Restate word for word the lines of the records below, starting at the line that contains "frame_tube_right();" and ending at the line that contains "for body, members", with both of those lines included and nothing else.

(Entries from a dataset)
---*---

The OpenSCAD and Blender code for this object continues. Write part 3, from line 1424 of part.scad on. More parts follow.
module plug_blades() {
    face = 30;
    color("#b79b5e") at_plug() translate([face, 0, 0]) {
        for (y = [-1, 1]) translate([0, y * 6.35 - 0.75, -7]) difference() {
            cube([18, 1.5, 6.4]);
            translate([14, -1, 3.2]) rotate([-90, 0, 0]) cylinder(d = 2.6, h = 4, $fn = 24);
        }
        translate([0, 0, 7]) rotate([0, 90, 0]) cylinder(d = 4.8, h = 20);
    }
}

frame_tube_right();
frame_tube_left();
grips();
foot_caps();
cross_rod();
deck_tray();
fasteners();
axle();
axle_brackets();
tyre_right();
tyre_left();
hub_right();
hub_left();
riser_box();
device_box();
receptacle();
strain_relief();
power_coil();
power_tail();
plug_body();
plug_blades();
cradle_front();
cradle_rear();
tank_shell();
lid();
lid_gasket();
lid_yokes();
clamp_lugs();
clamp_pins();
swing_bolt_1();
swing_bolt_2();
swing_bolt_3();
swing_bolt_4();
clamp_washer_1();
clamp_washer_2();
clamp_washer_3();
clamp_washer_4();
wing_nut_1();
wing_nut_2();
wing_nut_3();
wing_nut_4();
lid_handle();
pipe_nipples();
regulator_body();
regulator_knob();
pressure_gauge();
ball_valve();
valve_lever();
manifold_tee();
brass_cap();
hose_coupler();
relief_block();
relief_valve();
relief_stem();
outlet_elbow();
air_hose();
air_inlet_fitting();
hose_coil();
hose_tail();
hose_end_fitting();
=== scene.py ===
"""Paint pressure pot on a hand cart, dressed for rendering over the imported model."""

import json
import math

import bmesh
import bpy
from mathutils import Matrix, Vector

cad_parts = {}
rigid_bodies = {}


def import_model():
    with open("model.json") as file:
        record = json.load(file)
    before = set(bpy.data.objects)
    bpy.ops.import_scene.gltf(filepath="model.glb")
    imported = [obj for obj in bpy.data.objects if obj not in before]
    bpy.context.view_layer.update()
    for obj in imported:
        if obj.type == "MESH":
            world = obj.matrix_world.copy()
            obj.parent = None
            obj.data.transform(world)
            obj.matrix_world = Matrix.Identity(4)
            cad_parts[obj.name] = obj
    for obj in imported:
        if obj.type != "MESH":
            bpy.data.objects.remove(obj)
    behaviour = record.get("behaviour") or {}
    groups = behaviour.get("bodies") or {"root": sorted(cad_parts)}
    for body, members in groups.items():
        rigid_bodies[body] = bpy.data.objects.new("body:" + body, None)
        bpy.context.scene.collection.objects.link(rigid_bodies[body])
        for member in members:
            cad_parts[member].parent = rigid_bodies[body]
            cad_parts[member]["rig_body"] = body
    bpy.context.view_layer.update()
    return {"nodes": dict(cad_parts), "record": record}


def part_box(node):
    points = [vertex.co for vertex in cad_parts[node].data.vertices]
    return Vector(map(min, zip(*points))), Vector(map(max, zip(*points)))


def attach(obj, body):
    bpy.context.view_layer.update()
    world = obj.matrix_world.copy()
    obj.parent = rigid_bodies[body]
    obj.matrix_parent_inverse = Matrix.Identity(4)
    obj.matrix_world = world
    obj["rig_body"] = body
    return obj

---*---

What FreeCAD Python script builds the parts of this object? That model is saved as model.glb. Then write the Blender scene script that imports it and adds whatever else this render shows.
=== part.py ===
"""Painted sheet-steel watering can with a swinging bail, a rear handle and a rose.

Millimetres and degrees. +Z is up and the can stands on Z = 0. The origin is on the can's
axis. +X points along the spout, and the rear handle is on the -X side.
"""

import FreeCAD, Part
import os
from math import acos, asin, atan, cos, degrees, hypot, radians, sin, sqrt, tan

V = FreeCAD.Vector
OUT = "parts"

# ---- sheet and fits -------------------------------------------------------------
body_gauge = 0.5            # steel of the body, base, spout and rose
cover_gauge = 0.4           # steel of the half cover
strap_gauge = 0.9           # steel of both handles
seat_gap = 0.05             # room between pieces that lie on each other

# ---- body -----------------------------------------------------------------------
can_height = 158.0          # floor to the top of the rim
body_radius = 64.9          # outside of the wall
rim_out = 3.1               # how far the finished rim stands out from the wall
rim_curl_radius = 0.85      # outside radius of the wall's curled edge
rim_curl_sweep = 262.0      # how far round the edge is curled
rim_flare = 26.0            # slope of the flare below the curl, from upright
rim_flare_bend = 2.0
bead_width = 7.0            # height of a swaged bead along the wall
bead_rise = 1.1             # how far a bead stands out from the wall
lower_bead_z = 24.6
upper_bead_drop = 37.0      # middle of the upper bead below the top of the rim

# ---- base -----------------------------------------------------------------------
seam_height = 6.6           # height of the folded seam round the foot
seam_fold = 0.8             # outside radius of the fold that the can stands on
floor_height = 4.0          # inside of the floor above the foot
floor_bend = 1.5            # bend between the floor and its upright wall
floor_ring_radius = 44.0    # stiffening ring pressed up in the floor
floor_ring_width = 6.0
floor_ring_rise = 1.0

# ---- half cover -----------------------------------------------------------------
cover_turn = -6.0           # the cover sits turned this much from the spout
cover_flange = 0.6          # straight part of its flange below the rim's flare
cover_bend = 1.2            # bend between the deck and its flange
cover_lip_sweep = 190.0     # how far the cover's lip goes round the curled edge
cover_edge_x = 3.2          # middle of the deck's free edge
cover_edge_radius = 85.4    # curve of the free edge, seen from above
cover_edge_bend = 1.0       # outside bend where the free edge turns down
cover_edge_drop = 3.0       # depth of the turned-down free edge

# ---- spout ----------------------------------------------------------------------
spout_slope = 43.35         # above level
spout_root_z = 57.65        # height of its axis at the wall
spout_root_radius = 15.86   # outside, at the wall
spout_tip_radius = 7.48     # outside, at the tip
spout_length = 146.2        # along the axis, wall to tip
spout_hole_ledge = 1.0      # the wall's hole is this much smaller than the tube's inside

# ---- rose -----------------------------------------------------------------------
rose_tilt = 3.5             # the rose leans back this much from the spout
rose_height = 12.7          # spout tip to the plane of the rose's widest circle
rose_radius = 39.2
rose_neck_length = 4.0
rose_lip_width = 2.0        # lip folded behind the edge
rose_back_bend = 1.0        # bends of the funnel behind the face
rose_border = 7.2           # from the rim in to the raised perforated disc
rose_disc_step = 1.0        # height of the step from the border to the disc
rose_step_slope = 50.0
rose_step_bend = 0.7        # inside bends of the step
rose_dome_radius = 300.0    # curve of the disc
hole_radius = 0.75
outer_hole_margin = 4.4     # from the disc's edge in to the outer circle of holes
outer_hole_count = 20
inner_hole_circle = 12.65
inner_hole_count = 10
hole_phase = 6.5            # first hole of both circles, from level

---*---

▶ Task answer
frame_tube_right();
frame_tube_left();
grips();
foot_caps();
cross_rod();
deck_tray();
fasteners();
axle();
axle_brackets();
tyre_right();
tyre_left();
hub_right();
hub_left();
riser_box();
device_box();
receptacle();
strain_relief();
power_coil();
power_tail();
plug_body();
plug_blades();
cradle_front();
cradle_rear();
tank_shell();
lid();
lid_gasket();
lid_yokes();
clamp_lugs();
clamp_pins();
swing_bolt_1();
swing_bolt_2();
swing_bolt_3();
swing_bolt_4();
clamp_washer_1();
clamp_washer_2();
clamp_washer_3();
clamp_washer_4();
wing_nut_1();
wing_nut_2();
wing_nut_3();
wing_nut_4();
lid_handle();
pipe_nipples();
regulator_body();
regulator_knob();
pressure_gauge();
ball_valve();
valve_lever();
manifold_tee();
brass_cap();
hose_coupler();
relief_block();
relief_valve();
relief_stem();
outlet_elbow();
air_hose();
air_inlet_fitting();
hose_coil();
hose_tail();
hose_end_fitting();
=== scene.py ===
"""Paint pressure pot on a hand cart, dressed for rendering over the imported model."""

import json
import math

import bmesh
import bpy
from mathutils import Matrix, Vector

cad_parts = {}
rigid_bodies = {}


def import_model():
    with open("model.json") as file:
        record = json.load(file)
    before = set(bpy.data.objects)
    bpy.ops.import_scene.gltf(filepath="model.glb")
    imported = [obj for obj in bpy.data.objects if obj not in before]
    bpy.context.view_layer.update()
    for obj in imported:
        if obj.type == "MESH":
            world = obj.matrix_world.copy()
            obj.parent = None
            obj.data.transform(world)
            obj.matrix_world = Matrix.Identity(4)
            cad_parts[obj.name] = obj
    for obj in imported:
        if obj.type != "MESH":
            bpy.data.objects.remove(obj)
    behaviour = record.get("behaviour") or {}
    groups = behaviour.get("bodies") or {"root": sorted(cad_parts)}
    for body, members in groups.items():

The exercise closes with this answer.